Sometimes the believer must slow down and soak in the Savior. As a matter of fact, that is why it is so important to set aside a definite portion of time each day to spend reading and meditating on the Bible and praying for God's Spirit to reveal more of Himself to you. This is so you can know Him more and can serve Him more effectively. Mary was falling in love with Jesus; not romantically, but spiritually. That's what happens when you spend time with the Savior. The more you know Him the more overwhelmed you will be by the magnitude of what He did when He paid for your sins on the cross. This will then result in gratitude which will be reflected in service and even more devotion to God.

So, even if what you are doing is good and necessary, check two things: 1. Is it the right time? 2. Do you have the right attitude? If your answer is "no" to either of these questions, then maybe you need to spend a little time soaking in the bliss of the Savior so you don't find yourself stewing in the bitterness of your self-righteousness.

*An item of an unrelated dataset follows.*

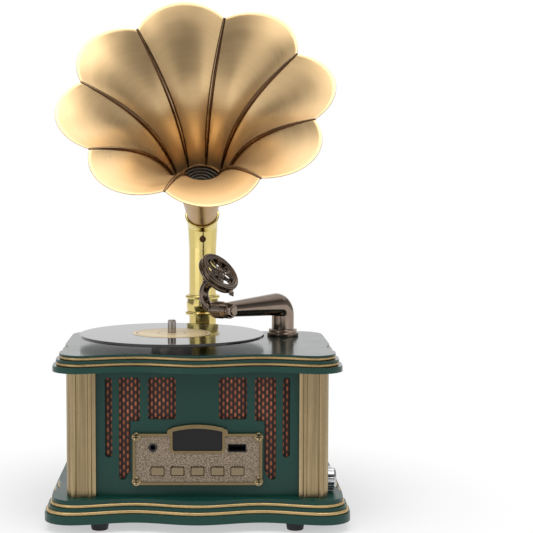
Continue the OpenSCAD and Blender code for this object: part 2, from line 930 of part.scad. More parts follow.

 "Cease striving and know that I am God; I will be exalted among the nations, I will be exalted in the earth." -Psalm 46:10

For God's Glory,
Chris S. Sweet

Thursday, April 2, 2015

Three Lessons I Have Learned in the Trenches

Our church has been going through a transition period for the past year and a quarter. We have had an "intentional interim" pastor lead us through some times of healing and learning after a period of disagreement and discontent.  These are things that happen when you deal with people, no matter if they are INSIDE of the church our OUTSIDE of the church. We are all broken people that need to be fixed by the Good News of grace that Christ provides.

As I contemplated what to share this week, I thought it was obvious that should share something about Holy Week: something about Maundy Thursday (Jesus' last Passover meal with His disciples), Good Friday (the death of Christ on the cross), or Resurrection Sunday (the day Christ defeated death both in His body and in those who have surrendered to Him).  However, nothing came to mind that others haven't already said.  What did keep coming to mind is the need to share three things that I learned from our interim pastor or from our transition experience during this past year.  I believe these are three things that are lasting and applicable to any church or believer.

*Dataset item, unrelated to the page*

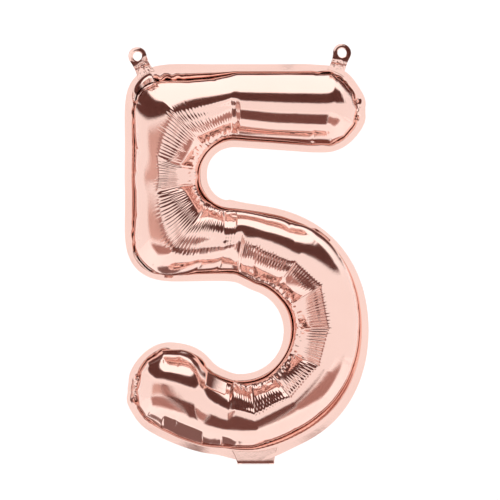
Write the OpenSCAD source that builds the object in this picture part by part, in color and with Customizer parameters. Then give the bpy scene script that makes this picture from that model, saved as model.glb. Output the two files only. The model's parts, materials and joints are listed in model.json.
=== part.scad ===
// Air-filled foil balloon in the shape of the numeral 5.
// Two film blanks are welded together along a flat margin. Two tabs with punched holes hang it,
// and a flat fill neck with a pair of valve films lets the air in.
// The front faces -Y, +Z is up, and the origin is the centre of the left tab's hole.

/* [Film] */
// Thickness of one foil film
film_t = 0.5; // [0.3:0.1:1]
// Thickness of one valve film
valve_t = 0.3; // [0.2:0.1:0.4]
// Width of the flat welded margin
margin_w = 7.5; // [4:0.5:9]
// Deepest half thickness of the inflated stroke
half_depth = 40; // [30:1:44]

/* [Numeral] */
// Left edge of the numeral
left_x = -11; // [-14:1:-8]
// Top edge of the numeral
top_z = -7; // [-10:1:-4]
// Lower edge of the middle bar
bar_low_z = -198; // [-204:1:-192]
// Radius of the round end of the upper bay
bay_r = 24; // [18:1:28]
// Radius of the upper left corner
upper_corner_r = 31; // [24:1:38]
// Radius of the lower left corner
lower_corner_r = 34; // [26:1:40]
// Radius of the top bar's free end
bar_end_r = 37.5; // [34:0.5:40]
// Outer radius of the belly
belly_r = 110.5; // [106:0.5:116]
// How far the belly bulges past its radius on the diagonals
belly_bulge = 3; // [0:0.5:6]
// Inner radius of the belly
belly_bay_r = 37.5; // [32:0.5:42]
// Radius of the tail's free end
tail_end_r = 39; // [35:0.5:42]

/* [Hang tabs] */
// Radius of the hole in a tab
hole_r = 4; // [2.5:0.5:5]
// Outer radius of a tab's eye
eye_r = 8; // [7:0.5:10]
// Width of a tab where it folds
tab_root_w = 15; // [12:1:20]
// Distance from the hole to the fold
tab_reach = 13.5; // [11:0.5:16]
// Lean of the left tab to the left
left_lean = 20; // [0:5:45]
// Lean of the right tab to the right
right_lean = 10; // [0:5:45]
// Distance between the two holes
hole_spacing = 180; // [170:1:190]
// Height of the right hole above the left one
hole_rise = 3; // [0:1:6]

/* [Fill neck] */
// Width of the neck
neck_w = 32; // [24:1:40]
// Length of the neck
neck_l = 38; // [25:1:50]
// Width of a valve film
valve_w = 24; // [16:1:30]
// Length of the valve films inside the balloon
valve_l = 45; // [30:1:55]
// How far the neck is folded back from hanging straight down
neck_fold = 100; // [0:5:105]

/* [Hidden] */
$fn = 64;

foil = "#f0b8a8";
clear_film = "#e8eef0";

film_gap = 0.1;         // air left between films that lie on each other
fold_gap = 0.3;         // from a fold line to the film that turns about it
tab_fold_gap = 0.65;    // from a fold line to the margin that it leaves, so a tab's edge can turn
neck_fold_gap = 1.3;
ribs_in_skin = 10;      // flats across the inflated film

bay_c = [85, -104];                                 // centres of the round stretches
upper_corner_c = [left_x + upper_corner_r, top_z - upper_corner_r];
lower_corner_c = [left_x + lower_corner_r, bar_low_z + lower_corner_r];
bar_end_c = [164, -47.5];
belly_c = [93, -241];
belly_bay_c = [91, -242];
tail_upper_c = [30.5, -289.5];
tail_lower_c = [30.5, -295];

left_hole = [0, 0];
right_hole = [hole_spacing, hole_rise];
neck_x = 104;
neck_root_z = -356.5;                               // the margin reaches down to here at the neck
neck_axis_z = neck_root_z - neck_fold_gap;
valve_root_z = -340;

function turned(a) = [cos(a), sin(a)];
function unit(v) = v / norm(v);
function arc(c, r, a0, a1, n) = [for (i = [0:n]) c + r * turned(a0 + (a1 - a0) * i / n)];
function line(p, q, n) = [for (i = [0:n]) p + (q - p) * i / n];
// Points of a path projected on a circle, so that each pair stands square to both
function onto(c, r, path) = [for (p = path) c + r * unit(p - c)];
function without_first(v) = [for (i = [1:len(v) - 1]) v[i]];

// The stroke runs from the top bar's free end round to the tail. Each stretch has as many points
// on its left edge as on its right edge, and each pair is one rib across the stroke.
corner_path = concat(
    without_first(line([bay_c[0], top_z], [upper_corner_c[0], top_z], 4)),
    without_first(arc(upper_corner_c, upper_corner_r, 90, 180, 7)),
    without_first(line([left_x, upper_corner_c[1]], [left_x, lower_corner_c[1]], 7)),
    without_first(arc(lower_corner_c, lower_corner_r, 180, 270, 6)),
    without_first(line([lower_corner_c[0], bar_low_z], [bay_c[0], bar_low_z], 4)));
belly_path = [for (i = [0:24]) let (a = 76 - 176 * i / 24)
    belly_c + (belly_r + belly_bulge * pow(sin(2 * a), 2)) * turned(a)];

left_edge = concat(
    arc(bar_end_c, bar_end_r, -10, -90, 6),
    without_first(line([bar_end_c[0], bar_end_c[1] - bar_end_r], bay_c + [0, bay_r], 5)),
    onto(bay_c, bay_r, corner_path),
    belly_path,
    [[60, -349.5], [44, -345], [25, -337.5]],
    arc(tail_lower_c, tail_end_r + 1.5, 236, 188, 3));
right_edge = concat(
    arc(bar_end_c, bar_end_r, 10, 42, 3), [[187, -16.5], [181, -11.5], [171, top_z]],
    without_first(line([171, top_z], [bay_c[0], top_z], 5)),
    corner_path,
    onto(belly_bay_c, belly_bay_r, belly_path),
    [[69, -272.5], [57.5, -260], [45, -253.5]],
    arc(tail_upper_c, tail_end_r, 96, 170, 3));
rib_count = len(left_edge);

// The whole outline as one closed run, left edge first
outline = concat(left_edge, [for (i = [rib_count - 1:-1:0]) right_edge[i]]);
outline_count = len(outline);

function square_to(v) = unit([v[1], -v[0]]);
function inward(i, d) = outline[i] + d * square_to(
    outline[(i + 1) % outline_count] - outline[(i + outline_count - 1) % outline_count]);

// A shoulder of the margin reaches out to the straight fold line of each tab and of the neck
shoulders = [
    [left_hole - tab_reach * turned(90 + left_lean), turned(left_lean), tab_root_w / 2, tab_fold_gap],
    [right_hole - tab_reach * turned(90 - right_lean), turned(-right_lean), tab_root_w / 2,
        tab_fold_gap],
    [[neck_x, neck_root_z], [-1, 0], neck_w / 2 + 1.5, 0]];
shoulder_reach = 11;
function on_line(p, s) =
    let (d = p - s[0], along = d * s[1], out = [-s[1][1], s[1][0]], off = d * out)
    abs(along) < s[2] + 7.5 && abs(off) < shoulder_reach
        ? s[0] + max(-s[2], min(s[2], along)) * s[1] - s[3] * out : p;
function shouldered(p) = on_line(on_line(on_line(p, shoulders[0]), shoulders[1]), shoulders[2]);

edge_ring = [for (p = outline) shouldered(p)];
function seam_ring(d) = [for (i = [0:outline_count - 1]) inward(i, d)];

// One inflated skin: a run of points across each rib, from the seam on the left edge over to the
// seam on the right edge. side is -1 for the front and 1 for the back.
function skin(inset, rise, side) =
    let (seam = seam_ring(inset))
    [for (i = [0:rib_count - 1])
        let (a = seam[i], b = seam[outline_count - 1 - i],
             depth = min(norm(outline[outline_count - 1 - i] - outline[i]) / 2 - margin_w, half_depth))
        [for (j = [0:ribs_in_skin])
            let (u = 180 * j / ribs_in_skin, p = a + (b - a) * (1 - cos(u)) / 2)
            [p[0], side * (rise + depth * sin(u)), p[1]]]];

function at_depth(ring, y) = [for (p = ring) [p[0], y, p[1]]];
function flat_list(v) = [for (a = v) for (b = a) b];
// Triangles over a grid of points whose first index is given
function grid_faces(first, rows, cols) = [for (i = [0:rows - 2]) for (j = [0:cols - 2])
    let (a = first + i * cols + j, b = a + cols) each [[a, a + 1, b + 1], [a, b + 1, b]]];
// Triangles between two closed runs of points of the same length
function ring_faces(first_a, first_b, n) = [for (i = [0:n - 1])
    let (k = (i + 1) % n)
    each [[first_a + i, first_b + k, first_a + k], [first_a + i, first_b + i, first_b + k]]];
// Where a ring's points stand in a skin's own grid
function skin_index(first, i, cols) =
    i < rib_count ? first + i * cols : first + (outline_count - 1 - i) * cols + cols - 1;
function hem_faces(first_ring, first_skin, cols) = [for (i = [0:outline_count - 1])
    let (k = (i + 1) % outline_count, a = skin_index(first_skin, i, cols),
         b = skin_index(first_skin, k, cols))
    each [[first_ring + i, b, first_ring + k], [first_ring + i, a, b]]];
function end_face(first, row, cols, flip) =
    let (f = [for (j = [0:cols - 1]) first + row * cols + (flip ? cols - 1 - j : j)]) [f];
function reversed(faces) = [for (f = faces) [for (i = [len(f) - 1:-1:0]) f[i]]];

// One foil blank as it stands when the balloon is full: its flat margin and its inflated skin
module foil_panel(side) {
    cols = ribs_in_skin + 1;
    outer_edge = at_depth(edge_ring, side * film_t);
    weld_edge = at_depth(edge_ring, 0);
    outer_skin = skin(margin_w, film_t, side);
    inner_skin = skin(margin_w + film_t, 0, side);
    points = concat(outer_edge, weld_edge, flat_list(outer_skin), flat_list(inner_skin));
    outer_first = 2 * outline_count;
    inner_first = outer_first + rib_count * cols;
    outside = concat(hem_faces(0, outer_first, cols), grid_faces(outer_first, rib_count, cols),
        end_face(outer_first, 0, cols, true), end_face(outer_first, rib_count - 1, cols, false));
    inside = concat(hem_faces(outline_count, inner_first, cols),
        grid_faces(inner_first, rib_count, cols), end_face(inner_first, 0, cols, true),
        end_face(inner_first, rib_count - 1, cols, false));
    faces = concat(outside, reversed(inside), ring_faces(outline_count, 0, outline_count));
    polyhedron(points, side < 0 ? reversed(faces) : faces, convexity = 6);
}

module front_panel() { color(foil) foil_panel(-1); }
module back_panel() { color(foil) foil_panel(1); }

// A tab lies in the plane of the margins, both films welded together, with its eye upwards
module hang_tab() {
    rotate([90, 0, 0])
        linear_extrude(2 * film_t, center = true)
            difference() {
                polygon(concat(arc([0, 0], eye_r, -4, 184, 32),
                    [[-tab_root_w / 2, fold_gap - tab_reach], [tab_root_w / 2, fold_gap - tab_reach]]));
                circle(hole_r);
            }
}
module left_hang_tab() { color(foil) rotate([0, -left_lean, 0]) hang_tab(); }
module right_hang_tab() {
    color(foil) translate([right_hole[0], 0, right_hole[1]]) rotate([0, right_lean, 0]) hang_tab();
}

// Neck films are drawn hanging down from the fold line at the origin, then folded back
module in_neck() { translate([neck_x, 0, neck_axis_z]) rotate([neck_fold, 0, 0]) children(); }
module neck_film(side) {
    near = valve_t + 1.5 * film_gap;
    translate([0, side * (near + film_t / 2), 0]) rotate([90, 0, 0])
        linear_extrude(film_t, center = true)
            polygon([[-neck_w / 2, -fold_gap], [neck_w / 2, -fold_gap],
                [neck_w / 2, -neck_l], [-neck_w / 2, -neck_l]]);
}
module valve_film(side, from_z, to_z) {
    translate([-valve_w / 2, side > 0 ? film_gap / 2 : -film_gap / 2 - valve_t, from_z])
        cube([valve_w, valve_t, to_z - from_z]);
}
module neck_front_film() { color(foil) in_neck() neck_film(-1); }
module neck_back_film() { color(foil) in_neck() neck_film(1); }
module neck_valve_front() { color(clear_film) in_neck() valve_film(-1, -neck_l + 3, -fold_gap); }
module neck_valve_back() { color(clear_film) in_neck() valve_film(1, -neck_l + 3, -fold_gap); }
module inner_valve(side) {
    translate([neck_x, 0, 0]) valve_film(side, valve_root_z, valve_root_z + valve_l);
}
module valve_front_film() { color(clear_film) inner_valve(-1); }
module valve_back_film() { color(clear_film) inner_valve(1); }

front_panel();
back_panel();
left_hang_tab();
right_hang_tab();
neck_front_film();
neck_back_film();
neck_valve_front();
neck_valve_back();
valve_front_film();
valve_back_film();
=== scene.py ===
import json
import math

import bpy
import numpy as np
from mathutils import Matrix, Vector


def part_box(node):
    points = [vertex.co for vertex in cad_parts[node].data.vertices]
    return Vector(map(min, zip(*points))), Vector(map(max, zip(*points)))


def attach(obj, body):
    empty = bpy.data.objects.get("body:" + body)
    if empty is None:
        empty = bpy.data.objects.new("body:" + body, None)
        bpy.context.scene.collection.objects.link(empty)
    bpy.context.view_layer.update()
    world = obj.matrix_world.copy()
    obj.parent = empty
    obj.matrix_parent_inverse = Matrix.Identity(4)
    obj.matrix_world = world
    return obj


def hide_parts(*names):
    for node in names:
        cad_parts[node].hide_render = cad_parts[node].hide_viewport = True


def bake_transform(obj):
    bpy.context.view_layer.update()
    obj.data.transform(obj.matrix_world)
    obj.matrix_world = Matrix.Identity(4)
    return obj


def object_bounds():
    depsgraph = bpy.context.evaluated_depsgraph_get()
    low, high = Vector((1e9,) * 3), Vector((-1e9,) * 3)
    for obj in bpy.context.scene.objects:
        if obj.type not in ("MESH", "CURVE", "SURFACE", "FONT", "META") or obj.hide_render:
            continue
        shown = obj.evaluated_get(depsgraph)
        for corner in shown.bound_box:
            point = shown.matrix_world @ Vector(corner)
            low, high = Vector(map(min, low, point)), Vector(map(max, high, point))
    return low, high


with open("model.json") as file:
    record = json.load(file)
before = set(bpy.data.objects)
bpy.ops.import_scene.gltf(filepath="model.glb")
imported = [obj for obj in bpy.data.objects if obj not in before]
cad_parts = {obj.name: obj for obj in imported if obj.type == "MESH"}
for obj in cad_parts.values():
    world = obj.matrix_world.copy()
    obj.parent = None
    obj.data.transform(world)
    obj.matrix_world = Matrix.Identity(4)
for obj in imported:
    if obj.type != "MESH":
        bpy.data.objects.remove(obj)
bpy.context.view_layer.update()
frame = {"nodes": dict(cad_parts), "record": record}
record = frame["record"]
print("frame loaded")

mm = 0.001


# small helpers

def unitRows(v):
    return v / (np.linalg.norm(v, axis=-1, keepdims=True) + 1e-12)


def smoothStep(x, low, high):
    t = np.clip((x - low) / (high - low), 0, 1)
    return t * t * (3 - 2 * t)


def throughPoints(points, t):
    # Catmull-Rom curve through the points, t counted in points
    p = np.vstack([2 * points[0] - points[1], points, 2 * points[-1] - points[-2]])
    i = np.clip(np.floor(t).astype(int), 0, len(points) - 2)
    u = (t - i)[:, None]
    a, b, c, d = p[i], p[i + 1], p[i + 2], p[i + 3]
    curve = 2 * b + (c - a) * u + (2 * a - 5 * b + 4 * c - d) * u ** 2
    return 0.5 * (curve + (3 * b - a - 3 * c + d) * u ** 3)


def runLength(points):
    # distance covered from the first point to each point
    return np.r_[0, np.cumsum(np.linalg.norm(np.diff(points, axis=0), axis=1))]


def gridFaces(ids):
    return np.stack([ids[:-1, :-1], ids[1:, :-1], ids[1:, 1:], ids[:-1, 1:]], -1).reshape(-1, 4)


def ringFaces(inner, outer):
    return np.stack([inner, np.roll(inner, -1), np.roll(outer, -1), outer], -1)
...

  1. Attack Issues Not People. We are notorious for getting upset with people when we disagree on an issue.  We must understand that we are all different and we view things from different perspectives. Therefore, whereas we may not agree on everything we can still disagree and be friends. As we discuss disagreements, we need to internally acknowledge that everyone is entitled to their own thoughts and opinions. Not everyone is bound by my set of rules. The only guideline we as believers are bound to is that which is laid out in Scripture. Even at that, when someone has strayed from the teachings of Scripture, you and I are to show them the Scripture with a spirit of concern and love rather than with a finger of accusation.  We must realize we are fallen too and may need the same correction (1 Corinthians 10:12). This is more easily communicated when we attack the issue and not the person.                                                                                                    
  2. You Get What You Expect. This is not an invitation to aim for mediocrity. The premise is to set expectations higher and to keep pushing the envelope to raise the bar. The goal is not to make much of yourself or your church. The goal is to accurately reflect the perfect glory of God, the Father (Romans 12:1-2). We are to do things with excellence because people are drawn to what is excellent. Since God is excellent, then we ought to portray Him as such. When we compromise spiritually or morally, or when we give less than our best effort, then we portray a god that is worthy of whatever we have left over after giving to everything and everyone else. Just like the financial tithe, we ought to give God what is best of our time, talents and gifts so that we are declaring His excellencies to a world who does not yet know Him (1 Peter 2:9). So expect more of yourself. Lovingly expect more of others. Gather people around you that will push you and challenge you and hold you accountable...Which leads to my final point:                                                                                                                                                 
  3. We All Have the Responsibility of Accountability. One of the churches' greatest offenses is to leave sin unchecked. This is not a call for spiritual tattle-tails or spiritual police. God does not stand over us waiting to catch us doing wrong and He has not asked any of us to do it for Him. Instead, what this means is loving each other enough to watch each other's back. It means when you see someone about to fall off a cliff, you either shout with a cautionary warning or you reach out and grab their hand because you don't want them getting hurt.  It is very unloving of us to watch someone do something that we know is wrong or hurtful and then say or do nothing about it. However, you may be thinking, "But it's none of my business". Let me ask you: Is it the business of your eyes to watch out for your little toe so it doesn't get stumped? Is it the business of your arm to shield your head if something is flying toward you? Is it the business of your mind to move your feet if you are about to get hit by a car?  We are the body of Christ. We are connected. We must care enough to intervene in a loving way. If we are rebuffed, then we have steps that Scripture outlines (Matthew 18:15-20) . We must exercise these Scriptures because we love one another (1 Corinthians 12:20-27). The fact is, we are all weak in different ways and need the strength of others to help us when we are vulnerable.
These are just three lessons I have learned this year. There are so many things that God shows me and teaches me on a daily basis. I am humbled that He would give so much attention to me. Perhaps there is more about the Easter season here than I first realized. You see, Christ came because we are broken people. He didn't come primarily to show us how to live a "good" life. We are so far beyond being good. Christ came to redeem us from our sinfulness (our brokenness). He paid our price by accepting God's wrath upon Himself. Why? Because He didn't want you to have to receive that punishment. As long as there are people, there will be problems. However, when Christ comes to take His people to heaven, the people will be perfected and the problems gone. He's waiting for you. That's why He has not come back yet. He wants you to surrender your life to Him and accept His gift of eternal life so you can have your life "fixed" and enter into an eternity in heaven with Him. I'm glad I did. You will be too!